Crypto Update: China bans as market rises

Jacob Pouncey

Cryptocurrency analyst, Saxo Bank

This week the entire crypto market cap rose 7% to over $230 billion. Bitcoin rose by 6%,and Ethereum increased by 3% this week. The market is up from a bounce at the $6,000 level. However, the general trend is still to the downside making this uptrend little more than another dead cat bounce. The bulls must defend their recent gains to confirm a short-term uptrend.

Sanctioned countries looking at cryptocurrencies for relief

Iran announced the details of its central bank digital currency backed by the rial to avoid the further sanctions. The central bank digital currency is built on top of the Hyperledger Fabric. The currency will first serve as infrastructure for interbank payments and then be made available for retail payments. Currently, there have been no successful launches of a government-supported digital currencies, although Iran and Venezuela are pursuing such initiatives. The success of their programmes could accelerate blockchain adoption, while failure could slow government-specific adoption.

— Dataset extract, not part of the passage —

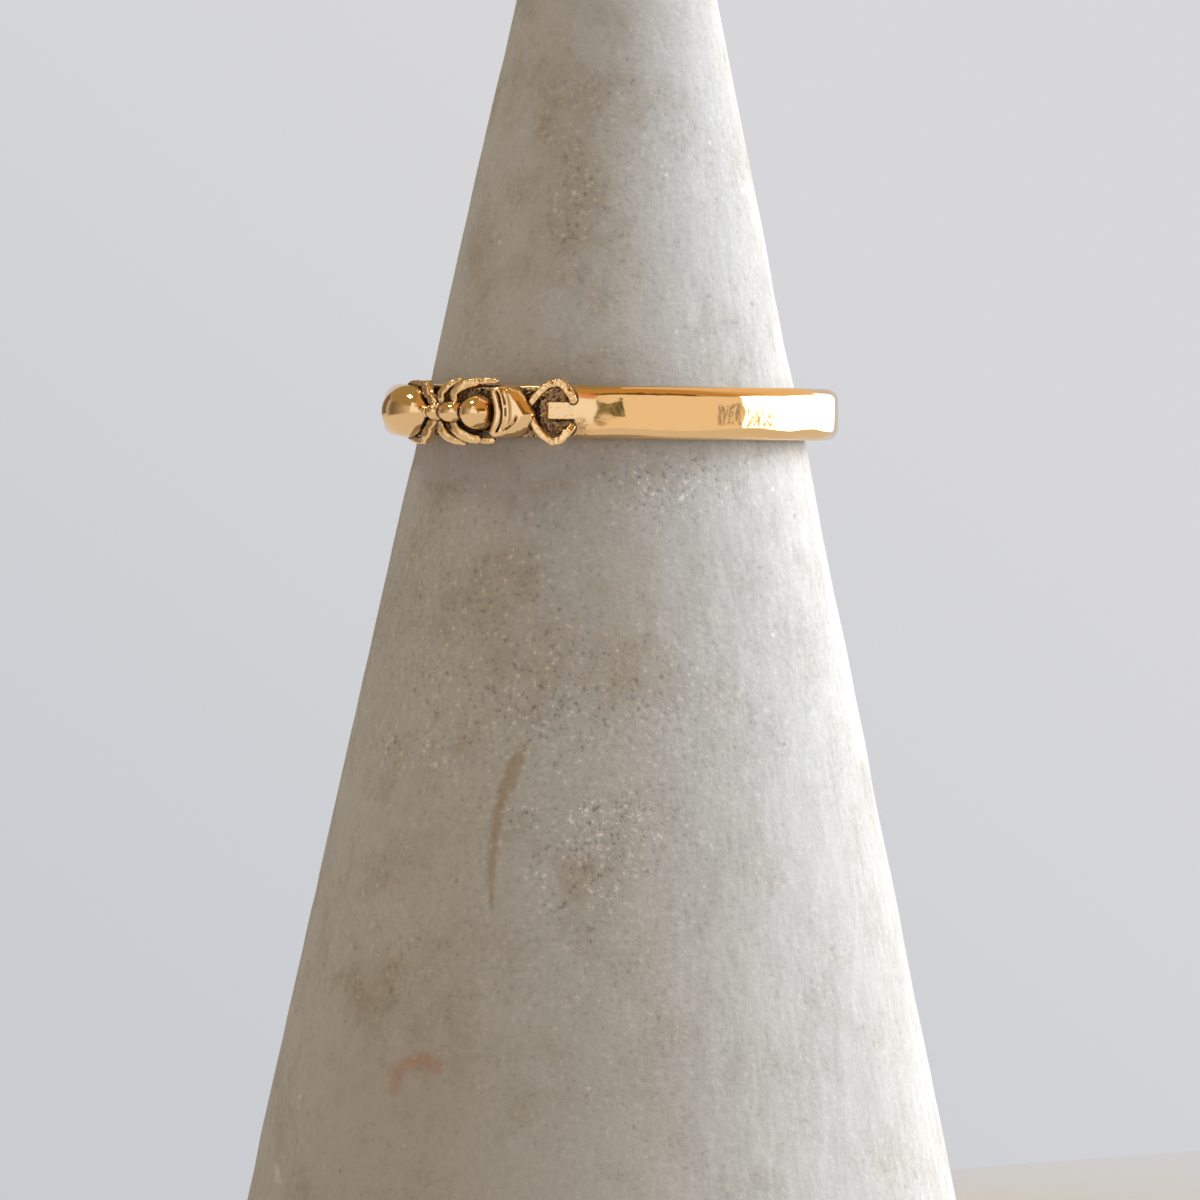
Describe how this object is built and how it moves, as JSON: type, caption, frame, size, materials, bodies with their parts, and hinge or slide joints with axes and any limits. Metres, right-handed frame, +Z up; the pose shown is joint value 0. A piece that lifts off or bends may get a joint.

China bans cryptocurrency again

China’s largest social media chat app, WeChat, shut down cryptocurrency-related public accounts from the app last week. Some speculate that accounts will be reinstated at a later time. However, China also banned all blockchain-related conferences and meetups in Beijing. This is the latest Chinese crypto ban. The People's Bank of China has tried banning various activities related to cryptocurrency since early 2017. The market has become increasingly immune to negative news coming out of China regarding cryptocurrency.

SEC reviews rejection

Last week the US Securities and Exchange Commission rejected seven proposed Bitcoin ETFs. This leaves only one ETF left in the running for approval, which is set to be decided at the end of September or as late as February 2019. However, the SEC has announced that it will review the decisions of the staff to disapprove of the seven ETFs. A majority vote by the commission could lead to a reversal of the decision to deny the ETFs, or at least further clarify the SEC’s stance on the emerging asset class.